Of the four test frameworks, build_metrics caused the most alert summaries, accounting for 42% of the total. The raptor framework was the second biggest contributor, with 30%.

Alert Summaries by Framework (Q3/2019)

Of the alert summaries generated, 13% were improvements. Of the alert summaries showing regressions, 51% were determined to be invalid, 5% were backed out, 23% were accepted, and 18% were fixed.

Regressions by Status (Q3/2019)

Our performance sheriffs triaged 63% of alerts within a day, and an additional 22% within 3 days.

Triage Response (Q3/2019)

Bugs were filed within 3 days for 53% of confirmed regressions, with a further 16% within 5 days.

Regression Bug Response (Q3/2019)

Here are some highlights for some of our sheriffed frameworks:

Are We Slim Yet (AWSY)

On July 22nd we detected up to 18.9% improvement in AWSY for macOS. This was caused by Paul Bone’s patch on bug 1567366, which switched to using MADV_FREE_REUSABLE.
The largest fixed regression detected from AWSY was noticed on August 2nd, and had an impact of up to 21.57% regression to images. This was attributed to bug 1570745 and was fixed by switching AWSY to the common scenario for new tab page rather than the new user experience.

Raptor

The improvement alert with the highest magnitude for Raptor was created on July 16th, which saw up to a massive 46.06% improvement to page load time on desktop. The gains were attributed to bug 1541229, which tweaked idle detection during page load.
The largest regression alert that was ultimately fixed for Raptor was generated on August 13th. This showed up to 21.86% regression to the cold page load tests on Android, and was caused by bug 1557282. This was also noticed in Telemetry and was fixed via bug 1575794.

Talos

For Talos, the alert showing the largest improvement was created on August 13th, which showed up to 13.09% improvement to ts_paint. It was attributed to bug 1572646, which optimised picture cache tiles that are solid colours.
The largest fixed regression alert for Talos was spotted on August 8th, and includes a 4.24% hit to ts_paint on Windows. It was caused by bug 1539651, and was fixed by Brian Grinstead in bug 1573158.

Q4/2019

In the final quarter, our perfomance tools generated 996 alert summaries. This is an average of 11 alert summaries every day.

Of the four test frameworks, build_metrics caused the most alert summaries, accounting for 49% of the total. The raptor framework was the second biggest contributor, with 25%.

Alert Summaries by Framework (Q4/2019)

Of the alert summaries generated, 14% were improvements. Of the alert summaries showing regressions, 50% were determined to be invalid, 8% were backed out, 17% were accepted, and 10% were fixed.

Regressions by Status (Q4/2019)

Our performance sheriffs triaged 61% of alerts within a day, and an additional 26% within 3 days.

Triage Response (Q4/2019)

Bugs were filed within 3 days for 67% of confirmed regressions, with a further 11% within 5 days.
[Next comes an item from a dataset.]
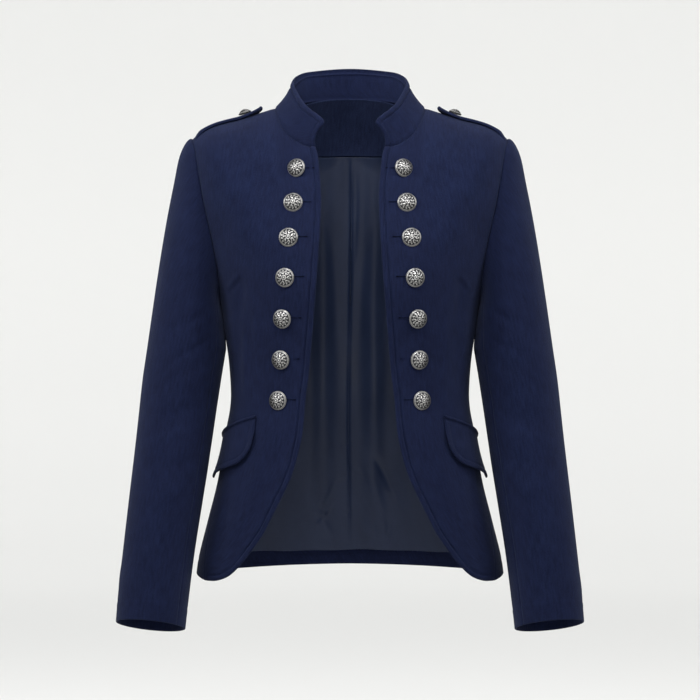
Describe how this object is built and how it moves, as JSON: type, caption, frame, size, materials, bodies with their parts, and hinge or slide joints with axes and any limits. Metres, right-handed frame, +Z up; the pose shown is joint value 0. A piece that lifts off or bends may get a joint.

Regression Bug Response (Q4/2019)

Here are some highlights for some of our sheriffed frameworks:

Are We Slim Yet (AWSY)

The largest improvement noticed for AWSY was on October 11th, where we saw up to a 3.88% decrease in Base Content JS. This was attributed to the work by André Bargull bug 1570370 to move language tag parsing and Intl.Locale to C++.
On September 30th, a 6.15% regression was noticed in JS, caused by bug 1345830. This was fixed by Gijs in bug 1586220.
The open regression with the highest impact for AWSY was detected on June 12th. Whilst there were a large number of improvements in this alert, the 12.67% regression to images was also significant. The regression was caused by bug 1558763, which changed the value of a preference within Marionette. It looks like this may have been fixed, but our performance sheriffs have yet to verify this.

Raptor

The most significant improvement detected by Raptor was on December 2nd. Up to 35.59% boost to many page load and benchmark tests on macOS. This was due to Nathan Froyd’s patch in bug 1599133 to enable constructing Sequence from moved nsTArrays.
On November 4th, a regression alert of 9.53% was reported against the Wikipedia page load test for bing.com on desktop. It turned out that bug 1591717 caused the unexpected regression. It was fixed by a patch by Emilio Cobos Álvarez to turn layout.css.notify-of-unvisited off for now.
Due to many page recordings being recreated, there are a lot of open alerts that require closer examination.

Talos

On December 18th we detected an improvement of up to 32.21% to several tests on macOS. This was thanks to Chris Manchester’s work on enabling PGO (Profile-Guided Optimisations) for the platform in bug 1604578.
Talos detected a 35.21% regression to perf_reftest_singletons on November 14th, which was caused by bug 1588431 and fixed by Emilio Cobos Álvarez in bug 1596712.
The open regression alert with the highest magnitude was opened on November 26th, and reports up to 196.47% regression to tp5o. It was caused by bug 1512011, which replaced mozhttpd with wptserve in Talos.